Records with modeling code:
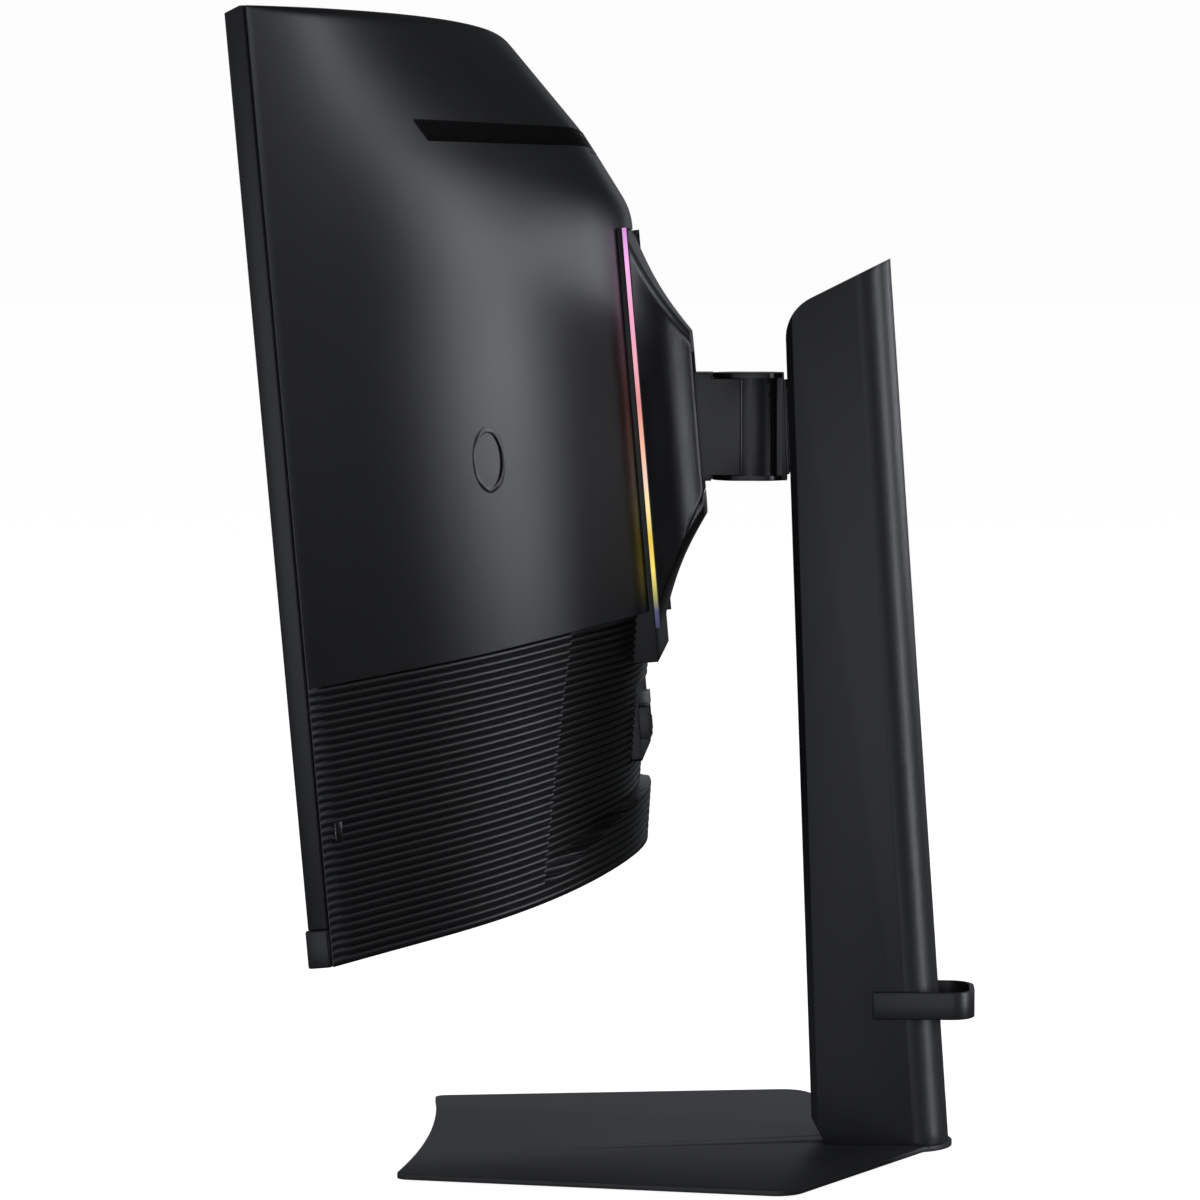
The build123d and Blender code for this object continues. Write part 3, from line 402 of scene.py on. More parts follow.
def smooth_curve(xs: Sequence[float], ys: Sequence[float]) -> Callable[[float], float]:
    """Cubic spline that is even about x = 0.

    Args:
        xs: places from 0 outwards.
        ys: values there.

    Returns:
        The spline as a function.
    """
    x = np.concatenate([-np.array(xs[:0:-1]), xs])
    y = np.concatenate([ys[:0:-1], ys])
    step = np.diff(x)
    count = len(x)
    system = np.eye(count)
    right = np.zeros(count)
    for i in range(1, count - 1):
        system[i, i - 1 : i + 2] = step[i - 1], 2 * (step[i - 1] + step[i]), step[i]
        right[i] = 6 * ((y[i + 1] - y[i]) / step[i] - (y[i] - y[i - 1]) / step[i - 1])
    bend = np.linalg.solve(system, right)

    def value(at: float) -> float:
        """The spline's value."""
        i = int(min(max(np.searchsorted(x, at) - 1, 0), count - 2))
        a, b, h = x[i + 1] - at, at - x[i], step[i]
        return float(
            (bend[i] * a**3 + bend[i + 1] * b**3) / (6 * h)
            + (y[i] / h - bend[i] * h / 6) * a
            + (y[i + 1] / h - bend[i + 1] * h / 6) * b
        )

    return value


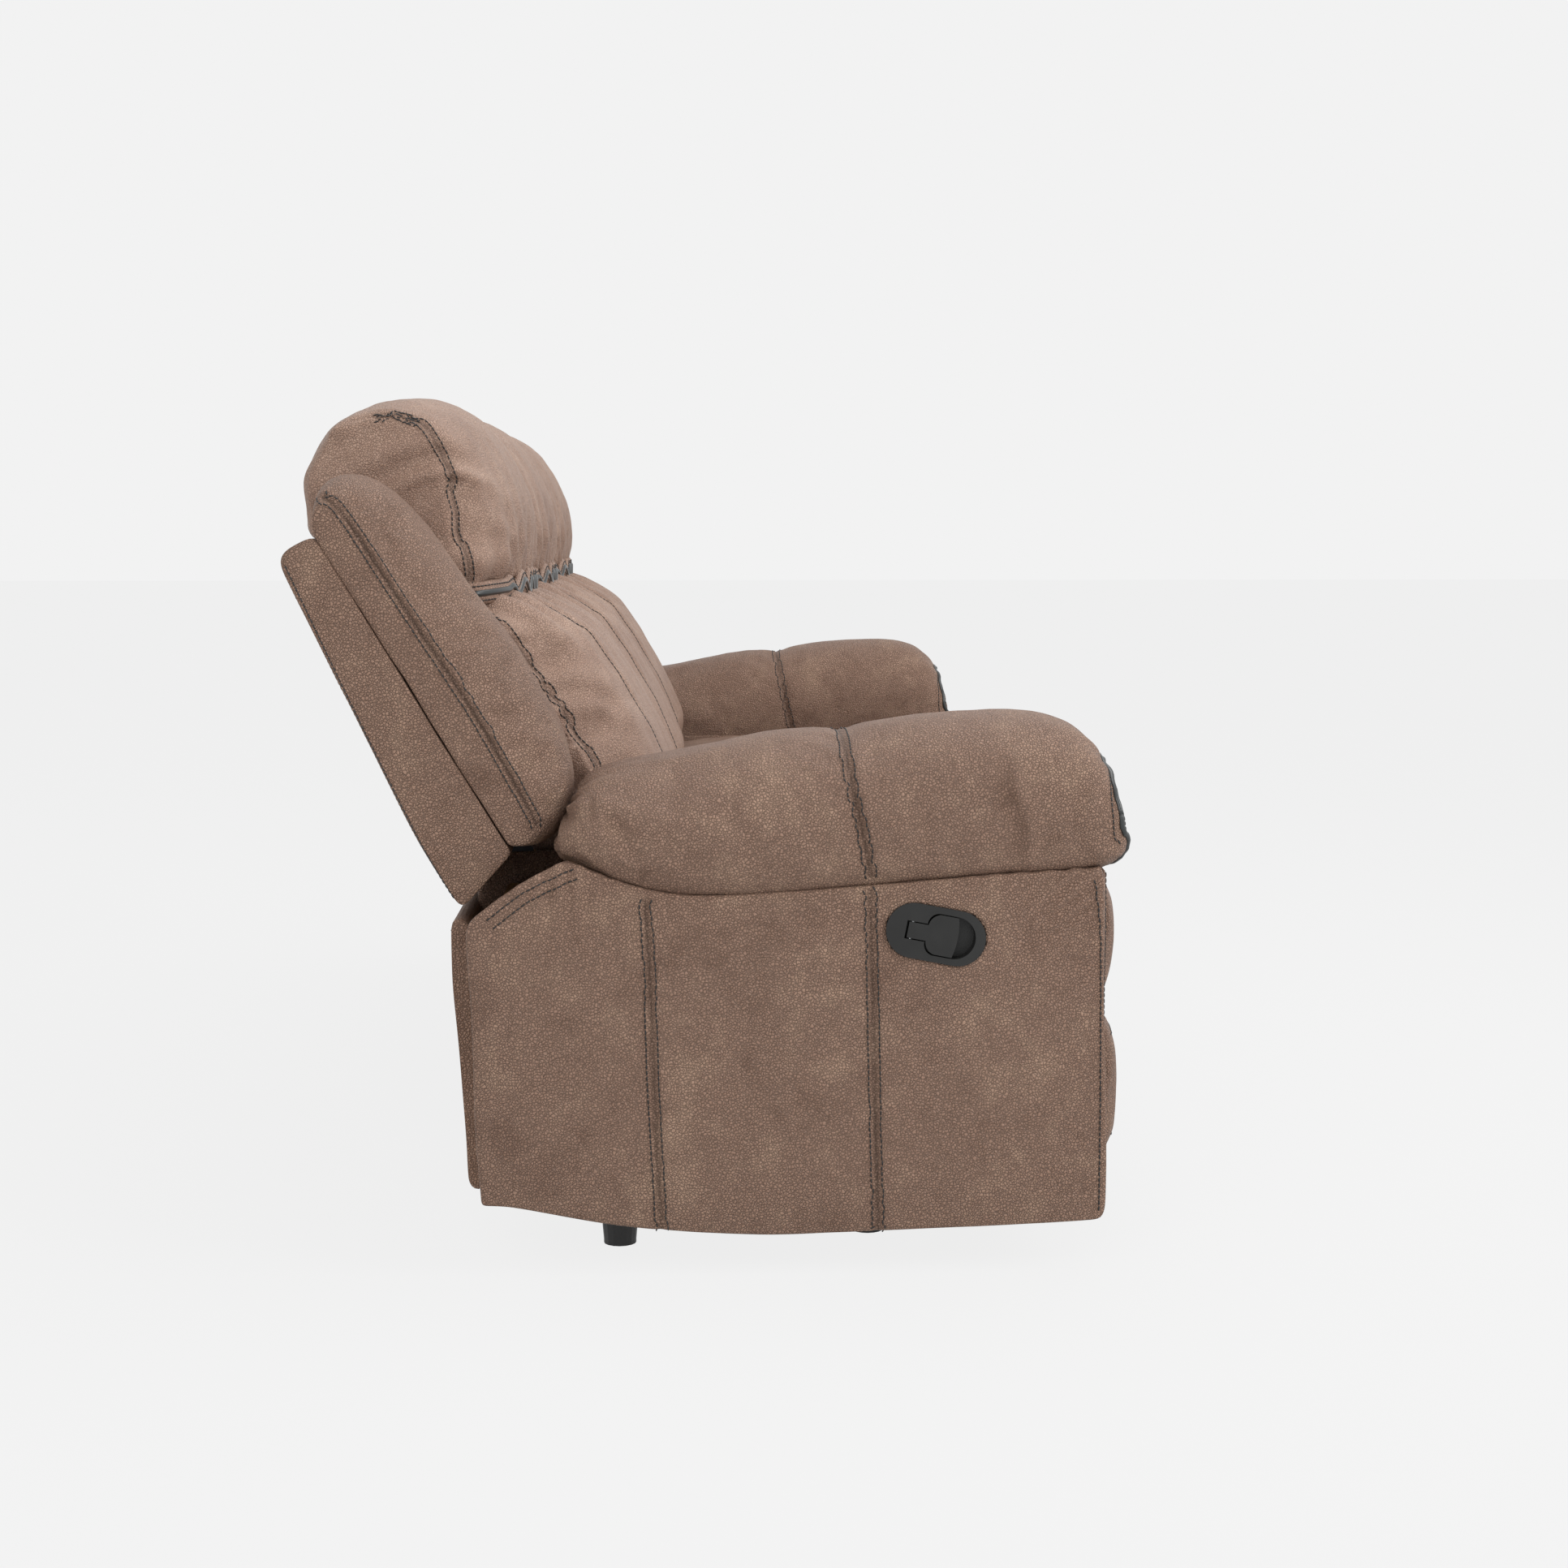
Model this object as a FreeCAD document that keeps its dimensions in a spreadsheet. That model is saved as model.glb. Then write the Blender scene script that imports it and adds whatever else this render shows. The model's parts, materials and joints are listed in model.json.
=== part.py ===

- Task to complete
Return every line of the preceding records in which the word "from" appears.

- Exercise result
The build123d and Blender code for this object continues. Write part 3, from line 402 of scene.py on. More parts follow.
        xs: places from 0 outwards.